Picture the future, a society wearing various computing devices all over their bodies, and maybe someday inside their bodies. Ok, maybe don’t picture that part. But here’s the main point, cyborgs need user-based licensing for software because in that not-too-far-off day WE may actually be one of those devices. And then the conversations about compliance, licensing, and software asset management will end up in some very weird places.

Microsoft has been traveling the user-based licensing path for some time. Let’s do a quick recap for those not familiar. Several years ago it started with the ability to license access to servers by user or by device. Then came Office 365, this successfully brought the user-based model to Office. If Microsoft can make Office user-based, it was only a matter of time before they went all-in and converted the Windows OS. The new offering is part of their “Enterprise Cloud Suite” (ECS) which means you can acquire Office 365 and the new Enterprise Mobility Suite as part of the overall package, then you get user-based Windows. Or, if going for the bundle isn’t the right move, user-based Windows will be available as an “Enterprise Product” via the Enterprise Agreement.

For now, the new ECS bundle makes good sense–if you’re operating a cloud-first, mobile-first environment, this package is a one-stop-shop for a software productivity stack that gets the job done. If you are ready to embrace it, feel the love, it’s a great deal. You’ll have everything you need: Office, Windows, Exchange, SharePoint, Lync, and a platform for containing the chaos of device-sprawl. If that’s you–the new ECS offering is definitely worth a look. The licensing is all user-based, which means you just need to keep track of how many people you have.

Lets Dig A Little Deeper

Let me share my assessment for the customer, and for the provider (me). For the customer, it could mean simpler licensing, albeit with software subscriptions rather than actually owning licenses. That has positives and negatives that I’ve discussed in other articles, but we can’t ignore that it’s becoming the reality.

What About Compliance?

For compliance, it’s usually easier to get a handle on the number of users out there rather than trying to interpret asset inventory reports for counting devices. And with the nature of subscription licensing there’s usually a portal where you can see your subscriptions (and so can the publisher), and users generally can’t get software if they’re not a subscriber. Whew, that said there could also be less compliance risk.

What About Complexity?

Perhaps in time the complexity may decrease. But thus far, I contend that there are still a number of choices to be made about which plans to purchase, and who gets them. Then you have to be able to track who has what to make sure it all aligns with the licensing. That can be a non-trivial challenge, so licensing complexity is going to get worse before it gets better, but it will get better.

And ta da, that’s where PC Connection comes in. These new models break the software asset management tools and processes that have been around for years. How do I pull a report that shows me all my users, which devices they have and how that aligns with my software subscriptions? Spoiler alert—it’s very difficult.

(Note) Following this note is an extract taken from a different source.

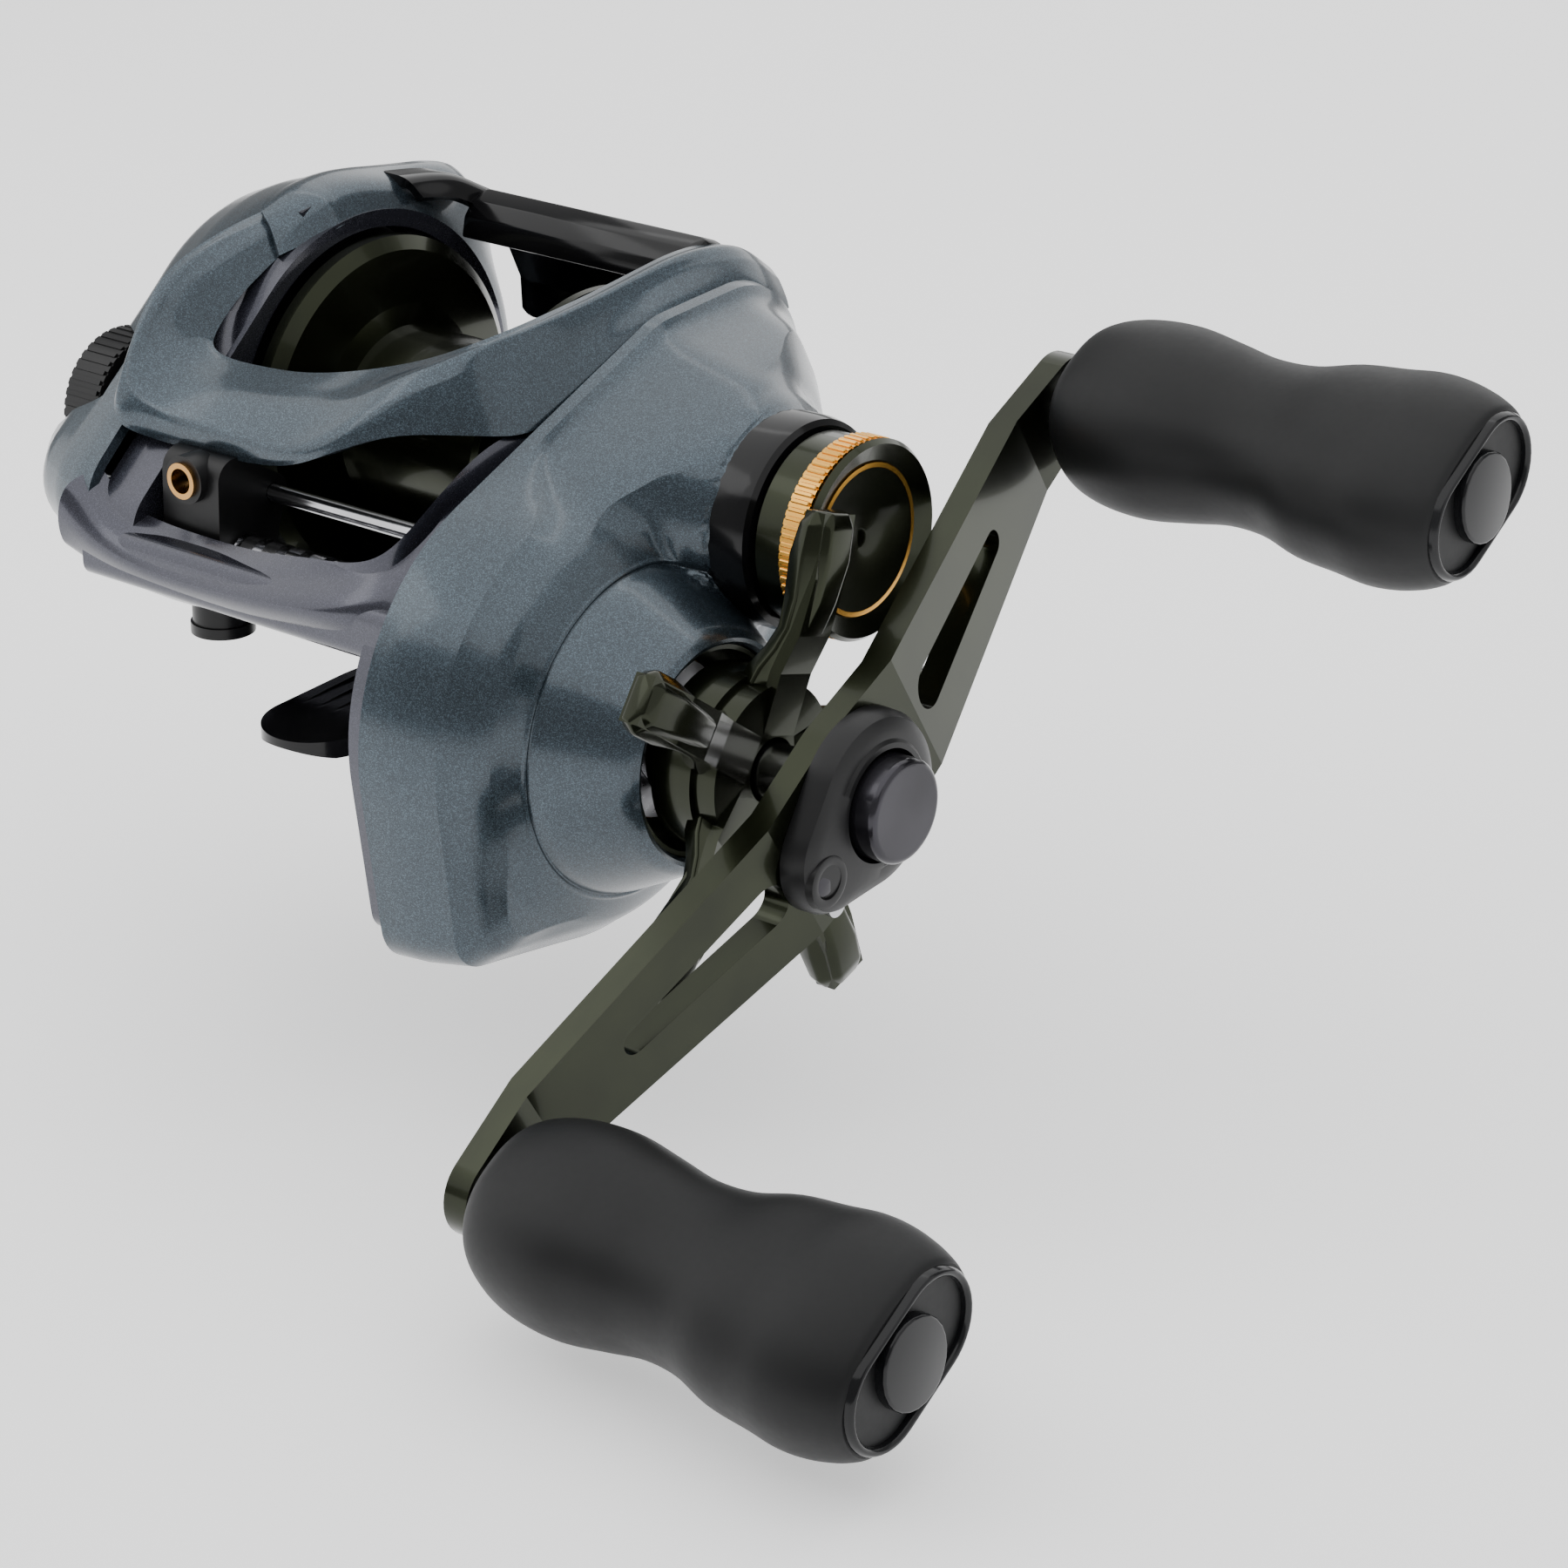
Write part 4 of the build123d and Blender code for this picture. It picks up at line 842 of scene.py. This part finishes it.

I’m trying to do just that with several customers right now and I can tell you first-hand that it is not as easy as it sounds. And think down the road when this is the norm—consuming software will be a lot like consuming telecom. I’ll get a bill from the publisher for what I’m using—how do I know that bill is right? How do I know if I’m overpaying? These are the new challenges we face, and we’re working very hard to get ahead of these very issues everyday. Then bring you solutions so when you’re ready to make the move, we’ll be ready to help.

And we’ll be helping you with our laptops, slates, smart watches, smart glasses, and shoe phones—because we are cyborgs and that’s how we roll.